I have been very lucky in my career. I have learned a lot from colleagues and mentors who have coached me or influenced my thinking. I have also had the opportunity and privilege to work with awesome customers who have challenged my approach and pushed me forward in positive ways. It has been a great journey and I think it is fair to say that I have seen a good cross-section of different organizations manage IT challenges.
As I look back at many of my projects & customer engagements, I realize that underneath all the creative project codenames and new technology buzzwords, at the heart of the issues is operational excellence. It manifests itself in terms of sustained competitiveness, new market opportunities, agility, customer-centricity… and we apply different methods or techniques to help us get there, but operational excellence fundamentally remains the main driver for all the investments.
That brings me to Amazon. It had been quite a while since my last visit to Amazon Web Services (AWS), so I thought it was time to get current with what’s changed and new.
I was delighted to see a new breed of admin interface to EC2 (http://sourceforge.net/projects/elasticfox/) and S3 (BucketExplorer, S3Fox). They make it super easy to manage Amazon Machine Images (AMIs) and files.

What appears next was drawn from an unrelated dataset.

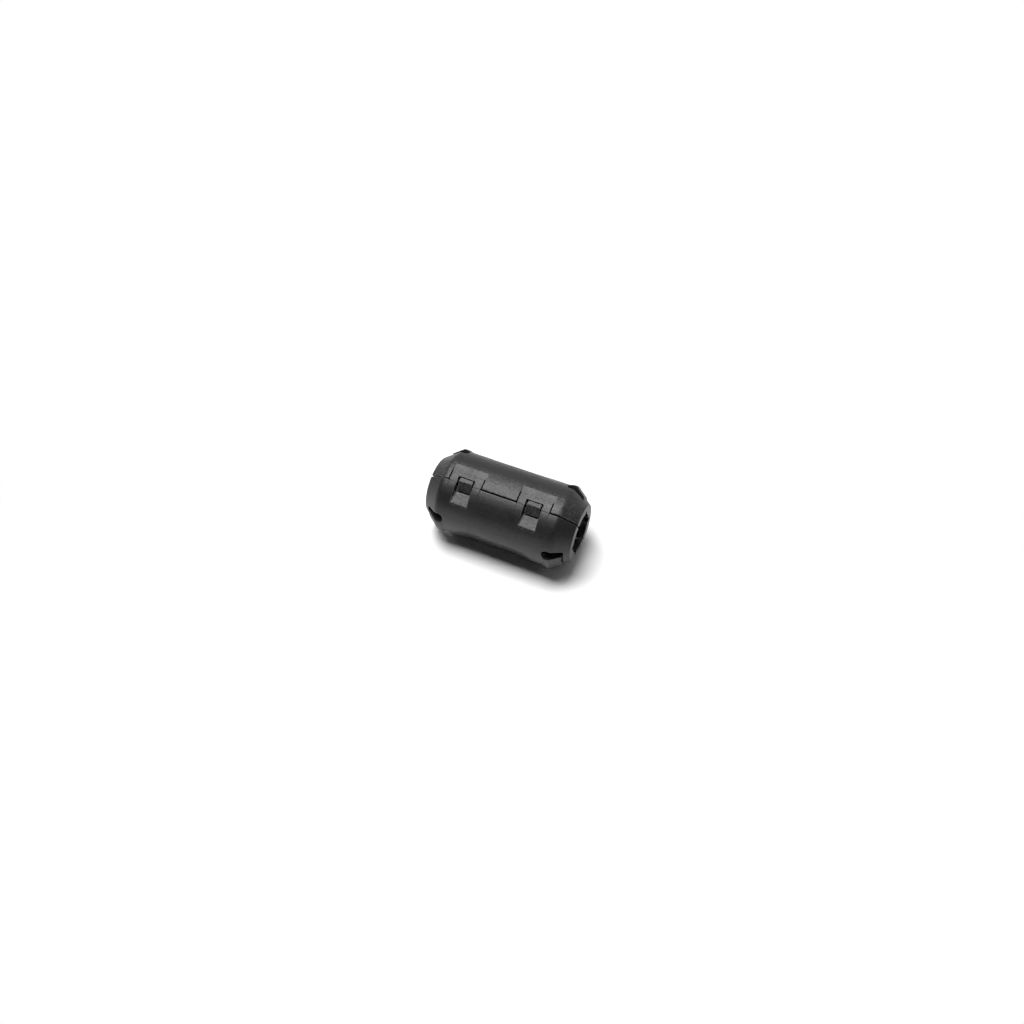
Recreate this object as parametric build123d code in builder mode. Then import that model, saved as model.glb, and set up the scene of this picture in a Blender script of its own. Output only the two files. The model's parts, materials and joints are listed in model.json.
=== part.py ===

My Linux & Windows images booted in under 4 minutes (I picked the smallest servers) and I attached a new Elastic Block Storage (EBS) to store my application files in seconds. I was very impressed by the level of granularity and real-time usage report:
AWS exemplifies IT operational excellence in the following areas: Asset Management, Change Management, Provisioning, Service Level Management… Furthermore, they provide metrics and a level of transparency that is unprecedented.
In my 20 years of experience including 12 years of daily customer-facing roles, I haven’t seen any organization with such consistent & stable process maturity & execution.